Tailoring is still the secret weapon, even with more petite options on the market
There are more size ranges available now than there used to be, but petite shoppers still run into the same annoying wall: some clothes simply do not behave on a shorter frame. VENUS launched a petite collection in 2024 with sizes 0 to 12, and planned to expand into tops and cover-ups in 2025, which tells you the market is paying attention. It also shows why petite-specific design matters. Laura Bollier pointed out that some garments cannot just be altered without damaging details like border prints or hem treatments.
That is the difference between buying something and actually making it work. A hem can be shortened, but a print that gets cut off wrong or a special finish that loses its edge is another story. Petite dressing gets easier when brands build for the body from the start, not after the fact.
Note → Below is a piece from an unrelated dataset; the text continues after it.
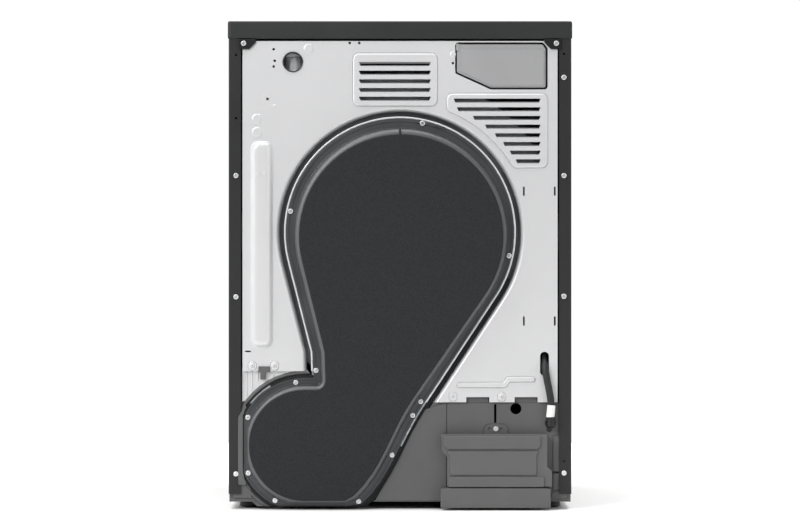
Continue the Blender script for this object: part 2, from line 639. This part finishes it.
for x, z in ((-92, 197), (-177, 197), (257, 251), (218, 251)):
    arch = [(x - 8, z - 9.4), (x + 8, z - 9.4), (x + 8, z + 8), (x - 8, z + 8)]
    fields.append(drawn_field(arch, 7.4, ARCH, [circle(x, z, 4.4, 20)]))
    fields.append(skin("boss", [[(px, SHEET_Y + rise, pz) for px, pz in circle(x, z, r)]
                                for r, rise in ((4.4, 1.2), (4.1, 0.2), (3.6, 0.1), (3.2, 1.3), (2.6, 1.9),
                                    (1.6, 1.9), (1.3, 0.6))]))
fields += [vent_lip(*v) for v in upper_vents + lower_vents]
for x, z, r, form in [(*b, SHALLOW) for b in buttons]:
    fields.append(joined("button", [
        plate("button_top", [circle(x, z, r - form[-1][0])], SHEET_Y + form[-1][1]),
        skin("button_side", [[(px, SHEET_Y + rise, pz) for px, pz in circle(x, z, r - inset)]
                             for inset, rise in form]),
    ]))
ROLL = [(41, 0), (39.6, -0.2), (38, -0.9), (36.6, -2.2), (35.3, -4.4), (34.2, -7.6), (33.4, -11.5), (33, -17)]
edge = sheet_edge(41)
notches = [p for x in (-219.5, -135.5) for p in ((x - 20, 186.5), (x - 20, 195.5), (x + 20, 195.5),
    (x + 20, 186.5))]
SIDE, TOP = 274.2, 815.3
ENTRY = (186.7, 779)
border = [(-SIDE, 186.5)] + notches + edge[::-1] + [(SIDE, 240.5), (SIDE, TOP), (-SIDE, TOP)]
cuts = [rounded(upper_field, CORNER_R), rounded(lower_field, CORNER_R), rounded(channel, 15), rounded(rib, 5),
        circle(*ENTRY, 17, 40), rounded(tank_door, 6)] + [circle(x, z, r) for x, z, r in buttons] + arches
face = plate("sheet_face", [border] + cuts + holes, SHEET_Y)
roll = skin("rolled_edge", [[(x, SHEET_Y + rise, z) for x, z in sheet_edge(g)] for g, rise in ROLL][::-1],
    closed=False)
sheet = joined("rear_sheet", [face, roll] + fields)
alone(sheet)
bpy.ops.object.mode_set(mode="EDIT")
bpy.ops.mesh.select_all(action="SELECT")
bpy.ops.mesh.remove_doubles(threshold=0.02 * MM)
bpy.ops.object.mode_set(mode="OBJECT")
face_outward(sheet, Vector((0, 1, 0)))
shaped(sheet, "SOLIDIFY", thickness=0.9 * MM, offset=-1)
finished(sheet, "cabinet", coated, "rear_panel", slot="galvanised", angle=40)

# Its lower corner is stepped back behind the main edge and stiffened with upright creases.
low_edge = arc(*FAN, 128.5, 36.5, 90, 24)
lower = plate("lower_sheet", [[(275, 187.5), (275, 247), (166, 247)] + low_edge[::-1]], 313.6, thick=1,
    edge=0.3)
creases = [
    plate("crease", [rounded([(x - 1.4, low), (x + 1.4, low), (x + 1.4, 240), (x - 1.4, 240)], 1.3)], 314.8,
        thick=1.6, edge=0.7)
    for x, low in ((220.5, 230), (248, 222), (258, 204), (267, 196))
]
finished(joined("lower_rear_sheet", [lower] + creases), "cabinet", coated, slot="galvanised")

bars = [plate("bar", [rounded([(x0, 580.5), (x1, 580.5), (x1, 587.5), (x0, 587.5)], 1.2)], 326.8, thick=1.6,
    edge=0.6)
        for x0, x1 in ((232, 240), (242, 249))]
finished(joined("channel_bars", bars), "cabinet", coated, slot="galvanised")

# The cable entry has a thin steel bush. Behind it stands a rounded post with a white plate above and below.
GLAND = [(15.6, 302.2), (15.6, 319.2), (15.9, 319.8), (16.5, 320), (17.3, 320), (17.8, 319.6), (17.9, 318.2)]
bush = skin("cable_bush", [[(x, y, z) for x, z in circle(*ENTRY, r, 56)] for r, y in GLAND])
finished(bush, "cabinet", dark_zinc, "cord_gland", slot="grey_plastic", angle=60)
bpy.ops.object.select_all(action="DESELECT")
bpy.ops.mesh.primitive_cylinder_add(vertices=64, radius=17 * MM, depth=21.5 * MM,
    location=(0.1867, 0.285, 0.778))
post = shaped(bpy.context.object, "BEVEL", width=1.2 * MM, segments=3, limit_method="ANGLE")
post.name = "cable_entry_post"
finished(post, "cabinet", coated, slot="galvanised", angle=40)
backing = joined("cable_entry_backing", [
    plate("crescent", [rounded([(166, low), (207, low), (207, low + 11), (166, low + 11)], 1)], 301.8,
        thick=2, edge=0.5)
    for low in (756.6, 788.8)
])
finished(backing, "cabinet", white_plastic, slot="white_plastic")
brackets = []
for side in (1, -1):
    shape = [(262.5, 801), (281, 801), (281, 818.3), (251, 818.3), (251, 812.5)]
    if side < 0:
        shape = [(-x, z) for x, z in shape[::-1]]
    brackets.append(plate("bracket", [rounded(shape, 1.2)], 321.5, thick=2.5, edge=0.7))
finished(joined("corner_bracket_pair", brackets), "cabinet", black_plastic, "corner_brackets",
    slot="black_plastic")

# ---- rear air duct ----
# A galvanised pan with a rolled rim carries warm air from the fan up to the drum. A pressed lid closes it,
# screwed down through its flat flange, and a needled felt pad is glued on the lid against heat and noise.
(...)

The market gap is real. Forbes noted that women who are 5'4" or shorter are considered petite, and that the U.S. women’s apparel market was projected to reach $191.4 billion in 2024, yet relatively few brands truly cater to petite frames. Back in 2018, Vanessa Youshaei said nearly 40 percent of American women are under 5'5", which makes the gap look even more absurd. Petite style is not a special case. It is a huge piece of the business.
The cheat sheet that always works
When an outfit feels off, check the proportion first. If the hem is too long, shorten it. If the waist sits too low, raise it. If the sleeve eats your hand, tailor it. If the volume is overwhelming, cut back on the bulk and let the silhouette breathe.
That is the whole petite rulebook in practice: build the waist higher, keep the lines cleaner, and stop letting clothes overpower the body. When the proportions are right, the outfit looks longer, lighter, and a lot more expensive.